• _YOUR OBJECTIVE_: Quote exactly the lines from the line containing "ground_slab();" to the line containing "bpy.data.objects.remove(obj)", both lines included, please, and nothing more.
++++++++
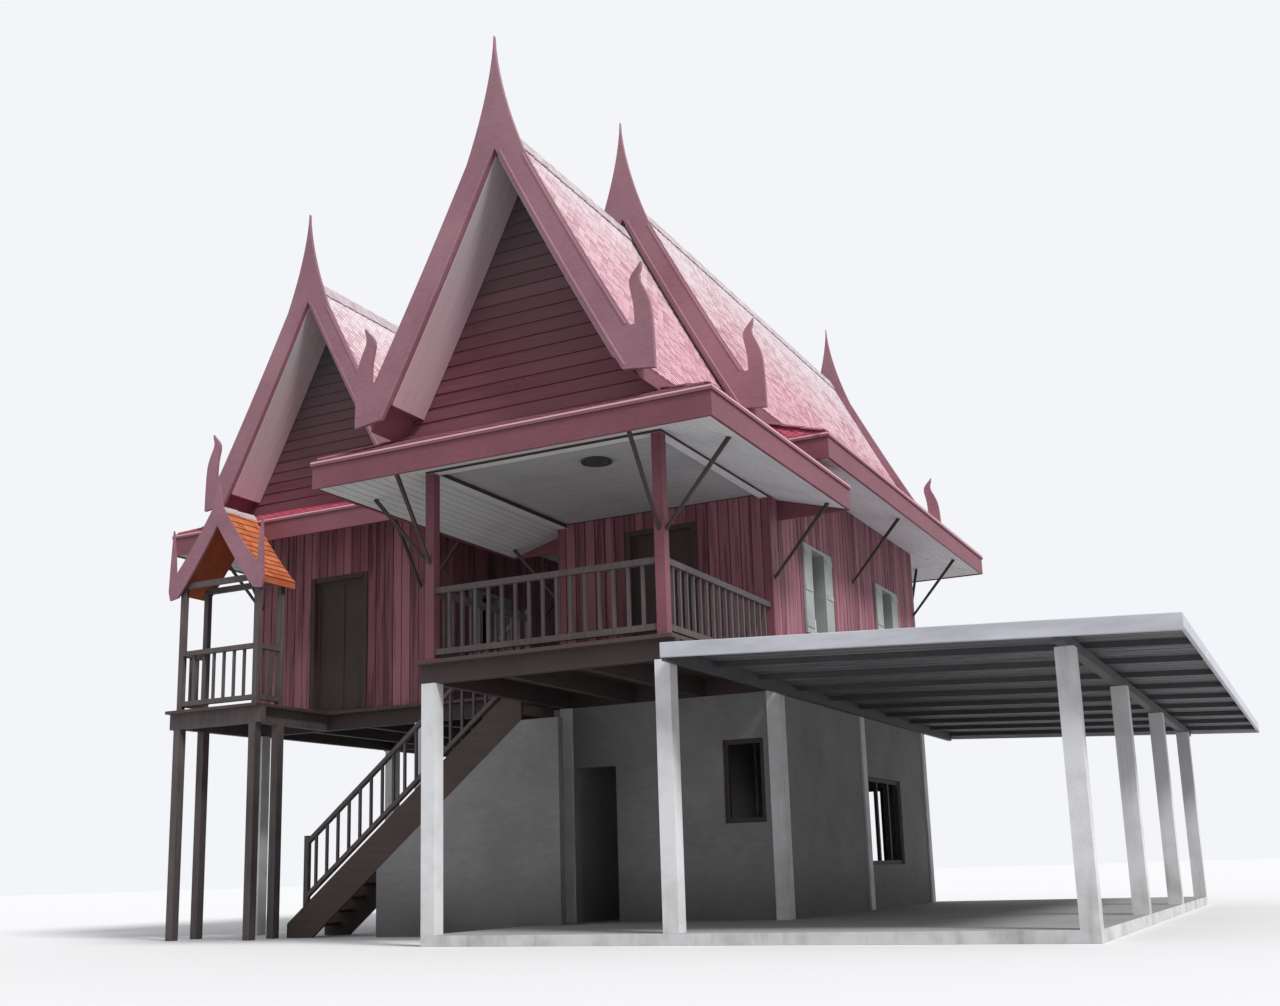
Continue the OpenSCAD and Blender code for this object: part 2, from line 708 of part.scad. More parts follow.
// Boarded upper walls between the timber posts
board_in = board_wall_t / 2;
wall_top = room_z - soffit_high - plate_d;
module side_wall(x) {
    for (i = [0, 1]) {
        mid = (room_rows[i] + room_rows[i + 1]) / 2;
        difference() {
            block(x - board_in, x + board_in, room_rows[i] + stud_out,
                  room_rows[i + 1] - stud_out, floor_z, wall_top);
            block(x - board_in - 1, x + board_in + 1, mid - window_w / 2, mid + window_w / 2,
                  floor_z + window_sill, floor_z + window_sill + window_h);
        }
    }
}
module front_wall_shape(x0) {
    difference() {
        block(x0 + stud_out, x0 + house_w - stud_out, porch_l - board_in, porch_l + board_in,
              floor_z, wall_top);
        block(x0 + half_w - door_w / 2, x0 + half_w + door_w / 2, porch_l - board_in - 1,
              porch_l + board_in + 1, floor_z - 1, floor_z + door_h);
    }
}
module rear_wall_shape(x0) {
    difference() {
        block(x0 + stud_out, x0 + house_w - stud_out, house_l - board_in, house_l + board_in,
              floor_z, wall_top);
        block(x0 + half_w - window_w / 2, x0 + half_w + window_w / 2, house_l - board_in - 1,
              house_l + board_in + 1, floor_z + window_sill, floor_z + window_sill + window_h);
    }
}
module front_wall() { color("brown") at_plan() front_wall_shape(0); }
module right_wall() { color("brown") at_plan() side_wall(house_w); }
module left_wall() { color("brown") at_plan() side_wall(0); }
module rear_wall() { color("brown") at_plan() rear_wall_shape(0); }
module wing_front_wall() { color("brown") at_plan() front_wall_shape(wing_post_x[0]); }
module wing_right_wall() { color("brown") at_plan() side_wall(wing_post_x[1]); }
module wing_left_wall() { color("brown") at_plan() side_wall(wing_post_x[0]); }
module wing_rear_wall() { color("brown") at_plan() rear_wall_shape(wing_post_x[0]); }

// Each upper window has a lining that stands out past the cladding, and two leaves folded back
lining_w = 45;
clad_t = 20;
shutter_t = 30;
shutter_gap = 20;
shutter_w = window_w / 2 - shutter_gap;
module each_window() {
    z = floor_z + window_sill;
    for (x = [wing_post_x[0], 0]) {
        for (i = [0, 1]) {
            y = (room_rows[i] + room_rows[i + 1]) / 2;
            translate([x, y, z]) rotate([0, 0, -90]) children();
            translate([x + house_w, y, z]) rotate([0, 0, 90]) children();
        }
        translate([x + half_w, house_l, z]) rotate([0, 0, 180]) children();
    }
}
module window_linings() {
    color("tan") at_plan() each_window() along_y(-board_in - clad_t - shutter_t, board_in)
        difference() {
            translate([-window_w / 2, 0]) square([window_w, window_h]);
            translate([-window_w / 2 + lining_w, lining_w])
                square([window_w - 2 * lining_w, window_h - 2 * lining_w]);
        }
}
module window_shutters() {
    color("tan") at_plan() each_window() for (s = [0, 1]) mirror([s, 0, 0])
        block(window_w / 2 + seat, window_w / 2 + seat + shutter_w,
              -board_in - clad_t - shutter_t, -board_in - clad_t, 0, window_h);
}
// Closed double doors: framed leaves with sunk panels
door_frame = 60;
door_t = 40;
door_panel_t = 16;
module upper_doors() {
    color("saddlebrown") at_plan() for (x = [0, wing_post_x[0]]) for (s = [0, 1])
        translate([x + half_w, porch_l, floor_z]) mirror([s, 0, 0]) {
            along_y(-door_t / 2, door_t / 2) difference() {
                translate([seat / 2, 0]) square([door_w / 2 - seat / 2, door_h]);
                translate([door_frame, door_frame])
                    square([door_w / 2 - 2 * door_frame, door_h - 2 * door_frame]);
            }
            along_y(-door_panel_t / 2, door_panel_t / 2) translate([door_frame, door_frame])
                square([door_w / 2 - 2 * door_frame, door_h - 2 * door_frame]);
        }
}

// Sloping struts from the posts to the soffits
bracket_w = 36;
bracket_drop = 1190;
bracket_deep = 46;
bracket_reach = 810;
bracket_end_reach = 680;
// Height of the soffit's underside at a distance from the plates, and the strut below it
function soffit_under(d, run) = -soffit_high - soffit_t - d * soffit_rise / run;
module bracket_shape(reach, run) {
    polygon([[0, -bracket_drop], [reach, soffit_under(reach, run)],
             [reach - bracket_deep, soffit_under(reach - bracket_deep, run)],
             [0, -bracket_drop + bracket_deep]]);
}
module bracket_row(x_mid, z, rows) {
    for (y = rows) for (s = [-1, 1]) translate([x_mid, 0, z]) mirror([s < 0 ? 1 : 0, 0, 0])
        translate([plate_half, 0, 0]) along_y(y - bracket_w / 2, y + bracket_w / 2)
            bracket_shape(bracket_reach, soffit_run);
}
module end_brackets(x_mid, z, y, dir, run) {
    for (s = [-1, 1]) translate([x_mid + s * half_w, y + dir * stud_out, z])
        mirror([0, dir < 0 ? 1 : 0, 0]) along_x(-bracket_w / 2, bracket_w / 2)
            bracket_shape(bracket_end_reach, run);
}
module eave_brackets() {
    color("saddlebrown") at_plan() {
        bracket_row(axis_x, porch_z, [0, porch_l]);
        bracket_row(axis_x, room_z, [room_rows[1], room_rows[2]]);
        bracket_row(wing_x, room_z, room_rows);
        end_brackets(axis_x, porch_z, 0, -1, soffit_end_run);
        end_brackets(axis_x, room_z, house_l, 1, soffit_rear_run);
        end_brackets(wing_x, room_z, house_l, 1, soffit_rear_run);
        end_brackets(wing_x, room_z, porch_l, -1, soffit_end_run);
    }
}

// A small gabled roof over the landing in front of the wing
gate_half = 700;
gate_x0 = wing_post_x[0] - deck_out;
gate_x1 = gate_x0 + 2 * gate_half;
gate_mid = gate_x0 + gate_half;
gate_l = 1550;
gate_y = porch_l - gate_l;
gate_roof_half = 830;
gate_roof_rise = 1130;
gate_roof_t = 90;
gate_sag = 50;
gate_foot_up = 1820;
gate_foot_z = floor_z + gate_foot_up;
gate_pieces = 6;
gate_verge = 100;
gate_board_t = 35;
gate_board_up = 110;
gate_board_down = 300;
gate_board_foot = 60;
gate_toe = 190;
gate_hook = [[-40, 460], [15, 860], [50, 300], [65, -60], [30, -gate_toe]];
gate_spire_rise = 1490;
gate_spire_half = 90;
gate_back = 150;
gate_tie_up = 60;
gate_tie_d = 80;
gate_newel = 80;
function gate_z(h) = let (u = h / gate_roof_half)
    gate_roof_rise * (1 - u) - 4 * gate_sag * u * (1 - u);
function gate_face(drop) = [for (i = [-gate_pieces : gate_pieces])
    let (h = gate_roof_half * i / gate_pieces) [h, gate_z(abs(h)) - drop]];
gate_roof_y0 = gate_y - gate_verge;
gate_roof_y1 = porch_l - eave_end + fascia_in - seat;
gate_back_y = gate_roof_y1 - gate_back;
module gate_roof() {
    color("chocolate") at_plan() translate([gate_mid, 0, gate_foot_z])
        for (s = [0, 1]) mirror([s, 0, 0]) intersection() {
            along_y(gate_roof_y0, gate_roof_y1)
                polygon(concat(gate_face(0), reversed(gate_face(gate_roof_t))));
            block(seat / 2, gate_roof_half, gate_roof_y0, gate_roof_y1, -gate_roof_t,
                  gate_roof_rise);
        }
}
gate_outer = [for (i = [0 : gate_pieces])
    let (h = gate_spire_half + (gate_roof_half - gate_board_foot - gate_spire_half) * i / gate_pieces)
    [h, gate_z(h) + gate_board_up]];
gate_inner = [for (i = [gate_pieces : -1 : 0])
    let (h = (gate_roof_half - 2 * gate_board_foot) * i / gate_pieces)
    [h, gate_z(h) - gate_board_down]];
gate_side = concat([[0, gate_spire_rise]], gate_outer,
                   [for (p = gate_hook) [gate_roof_half + p[0], p[1]]], gate_inner);
module gate_boards() {
    color("maroon") at_plan() translate([gate_mid, 0, gate_foot_z])
        along_y(gate_roof_y0 - gate_board_t, gate_roof_y0) polygon(concat(gate_side, mirrored(
            [for (i = [1 : len(gate_side) - 2]) gate_side[i]])));
}
gate_post_top = gate_foot_z + gate_z(gate_half + gate_newel / 2) - gate_roof_t;
module gate_frame() {
    tie_z = gate_foot_z + gate_tie_up;
    half = gate_newel / 2;
    color("maroon") at_plan() {
        block(gate_x0 - deck_out, gate_x1 + deck_out, gate_y - beam_w / 2,
              gate_y + beam_w / 2, post_top, deck_z);
        for (x = [gate_x0, gate_x1]) {
            block(x - beam_w / 2, x + beam_w / 2, gate_y + beam_w / 2 + seat,
                  porch_l - beam_w / 2 - seat, post_top, deck_z);
            translate([x, gate_y + half + seat, floor_z]) rotate([0, 0, 90])
                railing(gate_back_y - gate_y - 2 * (half + seat), 0);
        }
        for (y = [gate_y, gate_back_y]) {
            for (x = [gate_x0, gate_x1]) {
                post(x, y, 0, post_top - seat, stud_w);
                post(x, y, floor_z, gate_post_top, gate_newel);
            }
            block(gate_x0 + half + seat, gate_x1 - half - seat, y - gate_board_t,
                  y + gate_board_t, tie_z - gate_tie_d, tie_z);
        }
        translate([gate_x0 + half + seat, gate_y, floor_z])
            railing(2 * (gate_half - half - seat), 0);
    }
}

// Car shelter on its own row of concrete posts
shelter_out = 1080;
shelter_x0 = house_w + deck_out + seat;
shelter_x1 = shelter_post_x + shelter_out;
shelter_front = 450;
shelter_rear = 900;
shelter_y0 = -shelter_front;
shelter_y1 = shelter_l + shelter_rear;
shelter_sheet_t = 40;
shelter_beam = 100;
purlin_w = 60;
purlins = 9;
ledger_d = 150;
shelter_slope = shelter_fall / (shelter_x1 - shelter_x0);
function shelter_z(x) = shelter_h + purlin_w + (shelter_post_x - x) * shelter_slope;
shelter_band_d = 120;
shelter_edge_d = 90;
shelter_band_t = 40;
module shelter_posts() {
    color("whitesmoke") at_plan() for (i = [0 : shelter_bays])
        post(shelter_post_x, shelter_l * i / shelter_bays, slab_t, shelter_h - shelter_beam, post_w);
}
module shelter_beams() {
    y0 = shelter_y0 + shelter_band_t + seat;
    y1 = shelter_y1 - shelter_band_t - seat;
    x0 = shelter_x0 + purlin_w + seat;
    x1 = shelter_x1 - shelter_band_t - seat;
    beam_in = shelter_beam / 2;
    color("gray") at_plan() {
        block(shelter_post_x - beam_in, shelter_post_x + beam_in, y0, y1,
              shelter_h - shelter_beam, shelter_h - beam_in * shelter_slope);
        along_y(y0, y1) polygon([
            [shelter_x0, shelter_z(shelter_x0) - ledger_d],
            [shelter_x0 + purlin_w, shelter_z(shelter_x0) - ledger_d],
            [shelter_x0 + purlin_w, shelter_z(shelter_x0 + purlin_w)],
            [shelter_x0, shelter_z(shelter_x0)]]);
        for (i = [0 : purlins]) {
            y = y0 + (y1 - y0 - purlin_w) * i / purlins;
            along_y(y, y + purlin_w) polygon([
                [x0, shelter_z(x0) - purlin_w], [x1, shelter_z(x1) - purlin_w],
                [x1, shelter_z(x1)], [x0, shelter_z(x0)]]);
        }
    }
}
module shelter_roof() {
    color("lightgray") at_plan() {
        along_y(shelter_y0, shelter_y1) polygon([
            [shelter_x0, shelter_z(shelter_x0)], [shelter_x1, shelter_z(shelter_x1)],
            [shelter_x1, shelter_z(shelter_x1) + shelter_sheet_t],
            [shelter_x0, shelter_z(shelter_x0) + shelter_sheet_t]]);
        for (y = [shelter_y0, shelter_y1 - shelter_band_t])
            along_y(y, y + shelter_band_t) polygon([
                [shelter_x0, shelter_z(shelter_x0) - shelter_band_d - seat],
                [shelter_x1, shelter_z(shelter_x1) - shelter_band_d - seat],
                [shelter_x1, shelter_z(shelter_x1) - seat],
                [shelter_x0, shelter_z(shelter_x0) - seat]]);
        block(shelter_x1 - shelter_band_t, shelter_x1, shelter_y0 + shelter_band_t + seat,
              shelter_y1 - shelter_band_t - seat, shelter_z(shelter_x1) - shelter_edge_d,
              shelter_z(shelter_x1) - seat);
    }
}

ground_slab();
concrete_posts();
floor_beams();
house_floor();
link_floor();
ground_front_wall();
ground_side_walls();
ground_rear_wall();
ground_windows();
stair_wall();
stair_treads();
stair_strings();
stair_railing();
upper_posts();
wall_plates();
porch_railing();
front_wall();
right_wall();
left_wall();
rear_wall();
wing_front_wall();
wing_right_wall();
wing_left_wall();
wing_rear_wall();
window_linings();
window_shutters();
upper_doors();
porch_ceiling();
porch_roof();
main_roof();
wing_roof();
house_gables();
wing_gables();
porch_gable_boards();
main_gable_boards();
wing_gable_boards();
eave_boards();
soffits();
eave_brackets();
gate_roof();
gate_boards();
gate_frame();
shelter_posts();
shelter_beams();
shelter_roof();
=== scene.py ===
"""A raised Thai timber house: finishes, boards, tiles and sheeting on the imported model."""
import math

import bpy
import numpy as np
from mathutils import Matrix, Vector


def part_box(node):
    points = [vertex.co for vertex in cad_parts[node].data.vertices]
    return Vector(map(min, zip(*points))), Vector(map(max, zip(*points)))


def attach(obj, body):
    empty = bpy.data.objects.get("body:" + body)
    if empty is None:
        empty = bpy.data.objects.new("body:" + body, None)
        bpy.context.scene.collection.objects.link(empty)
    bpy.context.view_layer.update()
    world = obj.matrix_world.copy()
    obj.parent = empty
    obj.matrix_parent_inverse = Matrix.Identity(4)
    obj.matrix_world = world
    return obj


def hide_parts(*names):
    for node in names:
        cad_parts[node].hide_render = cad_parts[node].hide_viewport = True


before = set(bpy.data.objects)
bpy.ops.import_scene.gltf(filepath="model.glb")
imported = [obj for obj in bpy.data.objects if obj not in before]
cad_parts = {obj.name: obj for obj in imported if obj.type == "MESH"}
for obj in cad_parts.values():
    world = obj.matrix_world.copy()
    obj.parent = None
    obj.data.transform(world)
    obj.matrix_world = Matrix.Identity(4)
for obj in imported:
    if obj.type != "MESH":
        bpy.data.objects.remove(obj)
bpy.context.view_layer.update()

# The view is from the road in front of the house, low down and well to the porch's right.
# The lens and its upward shift are the ones that make the posts, eaves and ridges line up.
eye = (8.365, -18.305, 0.72)
yaw, pitch, roll = -0.46, 0.21, -0.03
photo_w, photo_h = 1280, 1006
focal_px, centre_y_px = 1378.6, 580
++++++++
• _RESPONSE BELOW_:
ground_slab();
concrete_posts();
floor_beams();
house_floor();
link_floor();
ground_front_wall();
ground_side_walls();
ground_rear_wall();
ground_windows();
stair_wall();
stair_treads();
stair_strings();
stair_railing();
upper_posts();
wall_plates();
porch_railing();
front_wall();
right_wall();
left_wall();
rear_wall();
wing_front_wall();
wing_right_wall();
wing_left_wall();
wing_rear_wall();
window_linings();
window_shutters();
upper_doors();
porch_ceiling();
porch_roof();
main_roof();
wing_roof();
house_gables();
wing_gables();
porch_gable_boards();
main_gable_boards();
wing_gable_boards();
eave_boards();
soffits();
eave_brackets();
gate_roof();
gate_boards();
gate_frame();
shelter_posts();
shelter_beams();
shelter_roof();
=== scene.py ===
"""A raised Thai timber house: finishes, boards, tiles and sheeting on the imported model."""
import math

import bpy
import numpy as np
from mathutils import Matrix, Vector


def part_box(node):
    points = [vertex.co for vertex in cad_parts[node].data.vertices]
    return Vector(map(min, zip(*points))), Vector(map(max, zip(*points)))


def attach(obj, body):
    empty = bpy.data.objects.get("body:" + body)
    if empty is None:
        empty = bpy.data.objects.new("body:" + body, None)
        bpy.context.scene.collection.objects.link(empty)
    bpy.context.view_layer.update()
    world = obj.matrix_world.copy()
    obj.parent = empty
    obj.matrix_parent_inverse = Matrix.Identity(4)
    obj.matrix_world = world
    return obj


def hide_parts(*names):
    for node in names:
        cad_parts[node].hide_render = cad_parts[node].hide_viewport = True


before = set(bpy.data.objects)
bpy.ops.import_scene.gltf(filepath="model.glb")
imported = [obj for obj in bpy.data.objects if obj not in before]
cad_parts = {obj.name: obj for obj in imported if obj.type == "MESH"}
for obj in cad_parts.values():
    world = obj.matrix_world.copy()
    obj.parent = None
    obj.data.transform(world)
    obj.matrix_world = Matrix.Identity(4)
for obj in imported:
    if obj.type != "MESH":
        bpy.data.objects.remove(obj)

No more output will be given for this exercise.